Users should not wait indefinitely while a hidden queue grows. If limits are exceeded, return a clear response and retry guidance.
For low-priority features, consider serving cached or cheaper results.
Async Document Search Jobs
Async jobs can be queued.
The key-value store can track job admission, worker leases, tenant quotas, and retry counts. A separate queue can hold accepted work until capacity is available.
This is useful for large exports, batch search, and offline evaluation.
Key-Value Store vs Message Queue
A key-value store tracks state and counters.
A message queue holds work to be processed later.

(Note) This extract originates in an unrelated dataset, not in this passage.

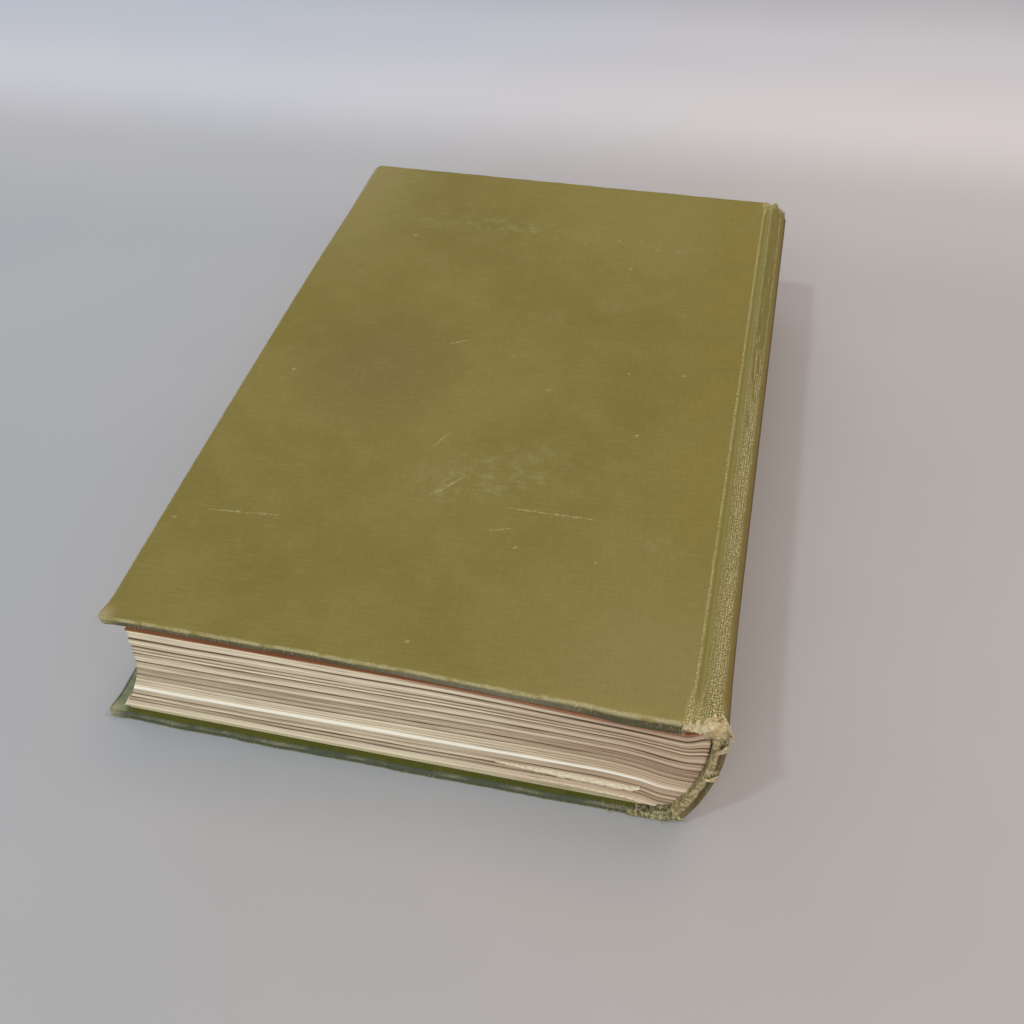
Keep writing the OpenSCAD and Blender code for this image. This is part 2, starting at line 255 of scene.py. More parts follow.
# The outermost leaves, just under the endpapers
cap_s = np.linspace(0.001, 0.999, 70)
caps = []
for t, row, inward_z in ((1.0, -1, -0.08), (0.0, 0, 0.08)):
    x = start_x[row] + (end_x[row] - start_x[row]) * cap_s
    z = leaf_z(t, x) + inward_z
    for y in (0.15 - leaf_half, leaf_half - 0.15):
        caps.append(np.stack([x, 0 * x + y, z], axis=1))
for first in (0, 2 * len(cap_s)):
    for c in range(len(cap_s) - 1):
        a = n_rows * n_cols + first + c
        b = a + len(cap_s)
        faces.append((a, a + 1, b + 1, b) if first == 0 else (a, b, b + 1, a + 1))
points = np.concatenate([wall.reshape(-1, 3)] + caps)
capped = np.zeros(4 * len(cap_s))
marks = {
    "leaf": np.append(np.repeat(row_t, n_cols), capped + 0.06),
    "along": np.append(np.tile(along, n_rows), capped + 900),
    "tone": np.append(np.repeat(np.where(is_plate, 0, tone[row_layer]), n_cols), capped),
    "valley": np.append(np.repeat(depth_of_row, n_cols), capped),
}
leaves = solid("leaves", points, faces, marks)
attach(leaves, "text_block")
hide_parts("text_block")


def tint(r, g, b):
    """A colour as it is seen, from 0 to 255, turned to the linear one that a shader wants."""
    shares = (r / 255, g / 255, b / 255)
    return tuple(c / 12.92 if c <= 0.04045 else ((c + 0.055) / 1.055) ** 2.4 for c in shares) + (1,)


def add(kind, inputs, tree=None, **settings):
    """A node with numbers, colours or outputs of nodes as its inputs, in their tree or in the one given."""
    joined = {key: value for key, value in inputs.items() if isinstance(value, bpy.types.NodeSocket)}
    tree = tree or next(iter(joined.values())).id_data
    node = tree.nodes.new(kind)
    for key, value in settings.items():
        setattr(node, key, value)
    for key, value in inputs.items():
        if key in joined:
            tree.links.new(value, node.inputs[key])
        else:
            node.inputs[key].default_value = value
    return node


def sums(operation, a, b=0.0, c=0.0):
    return add("ShaderNodeMath", {0: a, 1: b, 2: c}, operation=operation).outputs[0]


def scaled(value, by, plus):
    return sums("MULTIPLY_ADD", value, by, plus)


def times(found, *masks):
    for mask in masks:
        found = sums("MULTIPLY", found, mask)
    return found


def between(value, low, high):
    """0 below low, 1 above high and smooth between."""
    inputs = {"Value": value, "From Min": low, "From Max": high}
    return add("ShaderNodeMapRange", inputs, interpolation_type="SMOOTHSTEP").outputs[0]


def blend(share, a, b, how="MIX"):
    return add("ShaderNodeMix", {0: share, 6: a, 7: b}, data_type="RGBA", blend_type=how).outputs[2]


def lay(under, shade, *masks):
    """A colour with another laid over it, where all the masks are and as strongly."""
    return blend(times(*masks), under, tint(*shade))


def mottle(value, low, high, shade, other):
    """One colour where the value is low and another where it is high."""
    return blend(between(value, low, high), tint(*shade), tint(*other))


def ramp(value, stops, how="LINEAR"):
    """A colour for each value, from the colours at some of them."""
    node = add("ShaderNodeValToRGB", {0: value})
    node.color_ramp.interpolation = how
    while len(node.color_ramp.elements) < len(stops):
        node.color_ramp.elements.new(0.5)
    for stop, (place, shade) in zip(node.color_ramp.elements, stops):
        stop.position = place
        stop.color = tint(*shade)
    return node.outputs[0]


def stored(tree, name):
    return add("ShaderNodeAttribute", {}, tree, attribute_name=name).outputs["Fac"]


def noise(place, scale, detail=3.0, rough=0.55):
    inputs = {"Vector": place, "Scale": scale, "Detail": detail, "Roughness": rough}
    return add("ShaderNodeTexNoise", inputs).outputs[0]


def vector(x, y, z=0.0):
    return add("ShaderNodeCombineXYZ", {0: x, 1: y, 2: z}).outputs[0]


def parted(place):
    return add("ShaderNodeSeparateXYZ", {0: place}).outputs


def own_place(tree):
    """The place on the piece, in metres."""
    return add("ShaderNodeTexCoord", {}, tree).outputs["Object"]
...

Many systems use both: the key-value store decides whether work is allowed, and the queue stores accepted asynchronous work.
Failure Modes
Common failure modes include:
- keys without TTL that never expire
- non-atomic counters that allow oversubscription
- in-flight counters not decremented after worker crashes
- one global limit that ignores tenant fairness
- limits based only on request count, not query cost
- rate-limit checks after expensive search work has already started
- unbounded async queues after requests are accepted
What to Measure
Measure:
- allowed requests per tenant
- rejected requests per tenant
- current token bucket balance
- in-flight search count
- quota exhaustion rate
- retry-after values
- p95 and p99 latency
- search cost units consumed
- reranker usage
- queue length for async jobs
Practical Design
A practical design uses layered limits:
- global limit to protect the whole service
- tenant limit to prevent noisy neighbors
- user or API-key limit to prevent abuse
- route limit for expensive search modes
- concurrency limit for in-flight expensive requests
- weighted token cost for queries with reranking or generation
Summary
A key-value store can manage document search rate limiting by storing fast, shared, atomic rate-limit state.
It can track fixed windows, sliding windows, token buckets, concurrency counters, tenant quotas, and weighted search costs.
The best design checks limits before expensive retrieval work begins, uses TTLs to clean up state, and protects both fairness and p99 latency across the search system.